CDH Awards Fall 2017 Seed Grants
4 December 2017
Congratulations to the recipients of Fall 2017 CDH Seed Grants! Awards were given to faculty, graduate students, and staff from Sociology, English, German, Slavic, the library, and the CDH to support a variety of digital humanities endeavors.
Keep an eye out for these exciting DH projects, and apply for CDH funding to launch your own! Applications for Spring 2018 Seed Grants are due March 26, 2018. Graduate students are eligible to apply for Travel Grants, which are accepted on a rolling basis. This year we are also offering special grants for Public Digital Humanities Projects. For more information about our Public Digital Humanities initiative, join our Reading Group or contact CDH postdoc Jim Casey.

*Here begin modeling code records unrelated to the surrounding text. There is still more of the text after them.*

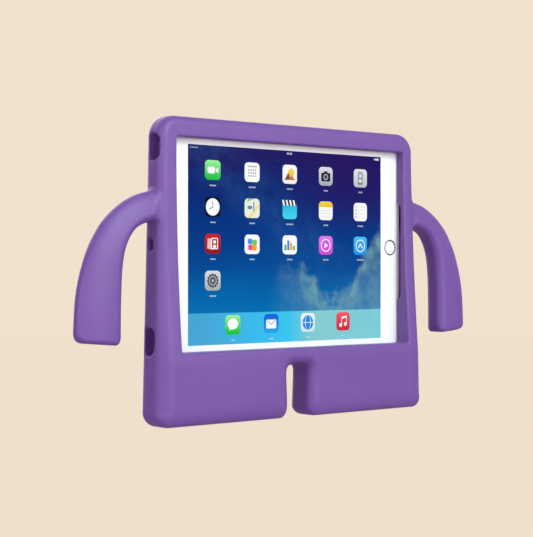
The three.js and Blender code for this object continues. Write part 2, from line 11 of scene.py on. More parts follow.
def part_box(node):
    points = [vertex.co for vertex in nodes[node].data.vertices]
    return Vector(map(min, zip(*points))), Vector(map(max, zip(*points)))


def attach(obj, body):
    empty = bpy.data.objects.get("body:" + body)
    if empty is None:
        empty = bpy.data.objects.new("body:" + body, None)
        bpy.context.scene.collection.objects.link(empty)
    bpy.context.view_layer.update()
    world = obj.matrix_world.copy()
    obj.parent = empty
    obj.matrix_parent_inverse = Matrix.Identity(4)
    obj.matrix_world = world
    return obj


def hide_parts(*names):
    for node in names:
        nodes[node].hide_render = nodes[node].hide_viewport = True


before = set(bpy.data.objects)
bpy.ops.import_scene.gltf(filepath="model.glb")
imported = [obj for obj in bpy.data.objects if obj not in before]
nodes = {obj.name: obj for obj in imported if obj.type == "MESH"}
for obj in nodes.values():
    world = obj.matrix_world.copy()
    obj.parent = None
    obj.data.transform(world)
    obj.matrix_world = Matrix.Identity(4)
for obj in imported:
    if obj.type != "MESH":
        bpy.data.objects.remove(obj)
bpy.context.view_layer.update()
scene = bpy.context.scene
MM = 0.001


def srgb(red, green, blue):
    """A linear colour from 0 to 255 display values."""
    def linear(v):
        v = v / 255
        return v / 12.92 if v <= 0.04045 else ((v + 0.055) / 1.055) ** 2.4
    return (linear(red), linear(green), linear(blue), 1.0)


def grey(value):
    return (value, value, value, 1.0)


def box_mm(name):
    """The two corners of a CAD node's box, in millimetres."""
    low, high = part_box(name)
    return np.array(low) / MM, np.array(high) / MM


def middle_of(name):
    low, high = box_mm(name)
    return (low + high) / 2


def depth_of(name):
    """Where a node starts and ends along Y."""
    low, high = box_mm(name)
    return low[1], high[1]


def in_scene(name, data):
    made = bpy.data.objects.new(name, data)
    scene.collection.objects.link(made)
    return made


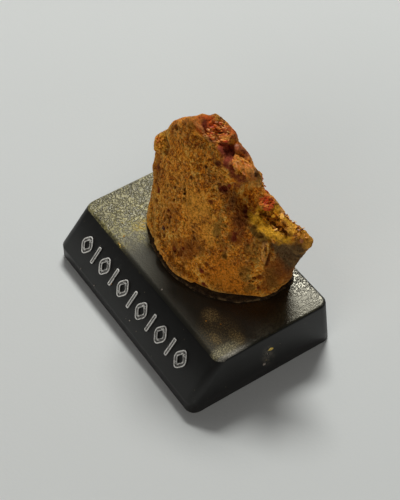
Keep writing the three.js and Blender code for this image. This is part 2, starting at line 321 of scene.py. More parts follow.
# tones of the stains, the crystals and the crumbs, some painted shade, some painted highlight
tone = {
    "warm": (0.92, 0.3, 0.024),
    "bright": (0.98, 0.43, 0.055),
    "brown": (0.36, 0.105, 0.015),
    "darkBrown": (0.19, 0.062, 0.016),
    "purple": (0.41, 0.08, 0.04),
    "maroon": (0.27, 0.042, 0.018),
    "red": (0.8, 0.13, 0.02),
    "crimson": (0.72, 0.085, 0.022),
    "violet": (0.12, 0.016, 0.03),
    # painted highlight tone of lit ridges and crystals
    "pink": (1.0, 0.42, 0.14),
    "orange": (1.0, 0.34, 0.05),
    "amber": (1.0, 0.48, 0.05),
    "lemon": (1.0, 0.5, 0.028),
    "straw": (0.98, 0.43, 0.04),
    "olive": (0.26, 0.125, 0.018),
    "grey": (0.15, 0.088, 0.036),
    "greyGreen": (0.34, 0.175, 0.03),
    # painted shade of holes
    "hole": (0.04, 0.01, 0.003),
    "slate": (0.1, 0.05, 0.05),
    # a painted highlight tone
    "rose": (1.0, 0.5, 0.36),
    "cream": (1.0, 0.76, 0.2),
    "ash": (0.5, 0.44, 0.38),
}

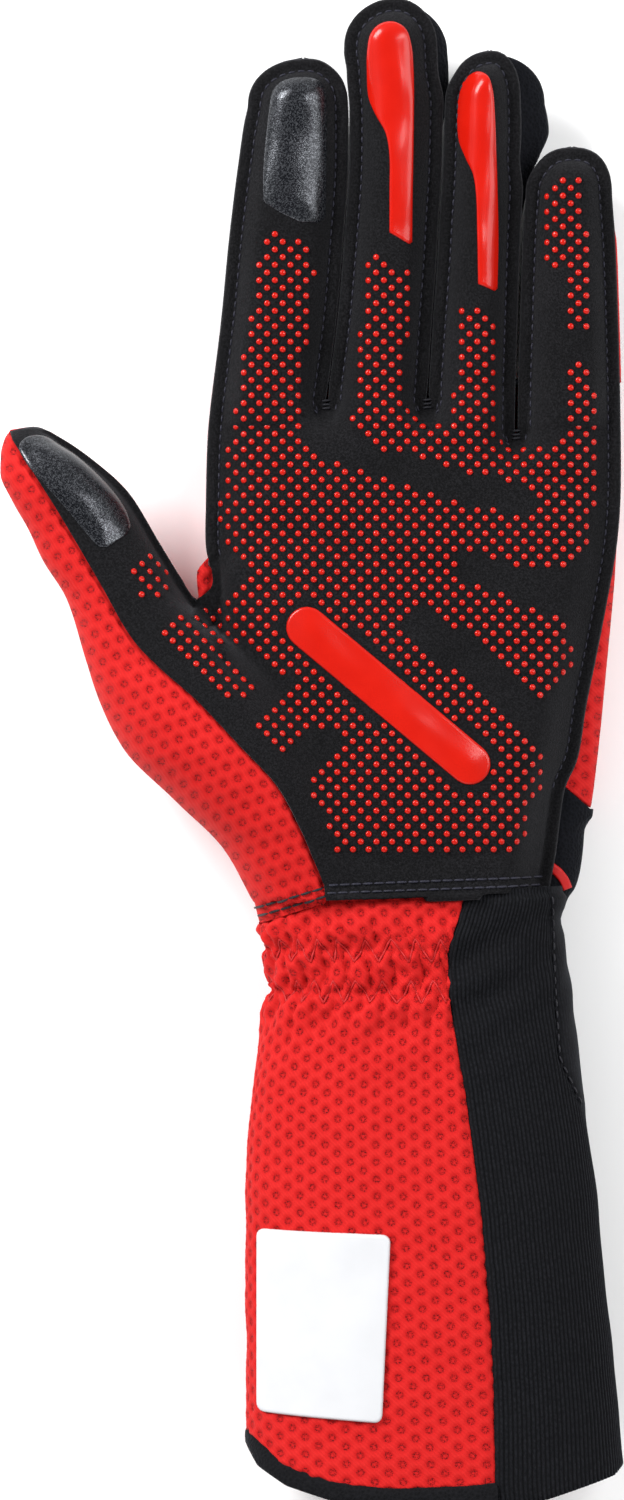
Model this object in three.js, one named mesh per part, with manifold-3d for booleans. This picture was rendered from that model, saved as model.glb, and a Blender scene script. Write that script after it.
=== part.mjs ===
// Long-cuffed racing glove for the left hand, lying on its back with the palm up.
// Millimetres. X runs across the palm to the little finger, Y from the cuff to the finger tips, Z up.
// The glove is one hollow form, lofted through short tables of cross-sections and then cut into its
// sewn panels along the seams. Small parts on the surface are cut from slightly larger copies of the form.

import * as THREE from "three";
import { mergeVertices } from "three/addons/utils/BufferGeometryUtils.js";
import Module from "manifold-3d";

const wasm = await Module();
wasm.setup();

// Driving dimensions
const WALL = 1.5;
const GAP = 0.3;
const SEAM_ALLOWANCE = 2.2;
const SEAM_THICKNESS = 1.4;
const PRINT_THICKNESS = 0.7;
const PAD_THICKNESS = 0.9;
const LABEL_THICKNESS = 0.6;
const HEM_EXTRA = 0.5;
const TIP_ROUNDING = 10;
const FINGER_FRONT_AT_ROOT = 7.5;
const FINGER_FRONT_AT_TIP = 6;
const FINGER_ROOT_Y = 80.6;
const ROOT_OVERLAP = 6;
const ROOT_INSET = 5;
const KNUCKLE_Y = 84.6;
const SLIT_END_HALF = 0.3;
const NARROWEST = 0.4;
const GATHERS_ROUND_CUFF = 9;
const GATHER_TWIST = 0.55;
const BACK_BULGE_BLEND = 0.45;

// How square each form's cross-section is, where 2 is an ellipse, and how many sides it is drawn with
const FINGER_SECTION = { square: 2.3, sides: 12 };
const PALM_SECTION = { square: 2.4, sides: 22 };
const THUMB_SECTION = { square: 2.2, sides: 14 };
const CUFF_SECTION = { square: 2.5, sides: 36 };

// Reach of the cutting solids past the glove, and limits that only the cuts need
const PLAN_REACH = 120;
const HEIGHT_REACH = 80;
const PAST_WRIST_Y = -60;
const PRINTS_ABOVE_Z = 20.5;
const CRUMB_VOLUME = 100;
const MERGE_DISTANCE = 1e-4;
const SEAM_STEP = { thumbSide: -30, handSide: -26 };

// Turns rows of bare numbers into rows whose columns have names
function table(columns, rows) {
  const names = columns.split(" ");
  return rows.map((row) => Object.fromEntries(names.map((name, i) => [name, row[i]])));
}

// Reads one column of a table at any y, along straight lines between its rows
function columnAt(rows, name, y) {
  const falling = rows[0].y > rows[rows.length - 1].y;
  const ordered = falling ? [...rows].reverse() : rows;
  const after = ordered.findIndex((row) => row.y >= y);
  if (after === 0) return ordered[0][name];
  if (after < 0) return ordered[ordered.length - 1][name];
  const low = ordered[after - 1];
  const high = ordered[after];
  return THREE.MathUtils.mapLinear(y, low.y, high.y, low[name], high[name]);
}

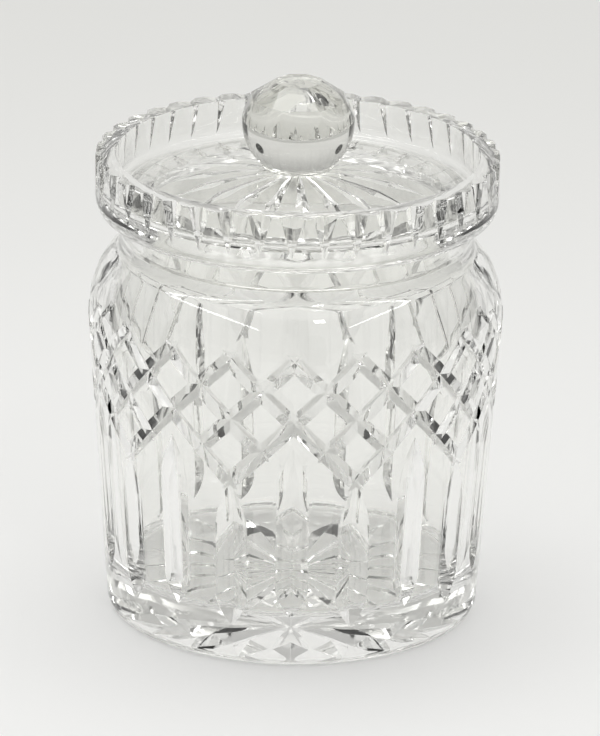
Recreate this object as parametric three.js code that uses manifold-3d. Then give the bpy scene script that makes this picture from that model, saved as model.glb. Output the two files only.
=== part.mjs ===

Interactive Digital Model of Anna Maria van Schurman’s 17th-century Scherenschnitt: Sonja Andersen (PhD Student, Department of German) and William Stewart (PhD Student, Department of German) will use CDH funding to start creating a digital platform that will allow users to explore a virtual Scherenschnitt, an intricate handmade paper-cutting and material poem by the 17th-century Dutch poet Anna Maria van Schurman .
Editorship as Collaboration: A Set of Digital Projects on Multi-Ethnic Periodicals: Jim Casey (CDH Postdoc) will use the Seed Grant to support early development of five interlinked public digital projects on multi-ethnic periodicals in the Americas. The projects will begin with a digital poster session held during a symposium, “Editorship as Collaboration: Patterns of Practice in Multi-Ethnic Periodicals,” at the American Antiquarian Society in April 2018.
Voices from the Underground: Moscow in Transition: Professors Miguel Centeno (Sociology) and Deborah Kaple ( Sociology ) will use CDH funds to digitize and organize roughly 300 two-hour interviews they conducted in Moscow in 1993 with Russian citizens about their view of the past, present, and future.
Reading in Utopia: The CDH Seed Grant will help Matthew Rigter (PhD Student, English) conduct paleographic research on the first English translation of Thomas More’s Utopia (1517). Matthew will focus on Princeton’s 1556 imprint, held at Rare Books and Special Collections, and will travel to the University of Illinois to consult an additional copy.
Slavic DH Working Group: The steering committee of the Slavic DH Working Group will use CDH funds to launch a set of initiatives to incentivize broader participation in Slavic DH, support campus outreach and fundraising efforts, and explore partnerships with peer institutions. The Steering Committee is Katherine Hill-Reischl (Assistant Professor, Slavic Department), Thomas Keenan ( Slavic, East European, and Eurasian Librarian), Philip Gleissner (PhD Student, Slavic Department) and Natalia Ermolaev (Assistant Director, CDH)
Inscribing Identities on Uniformed Bodies: With CDH funds, Taylor Paige Winfield (PhD Student, Sociology) will start transcribing interviews with military cadets for her dissertation on identity (re)formation in institutional settings, and plans to use topic modeling to analyze this data.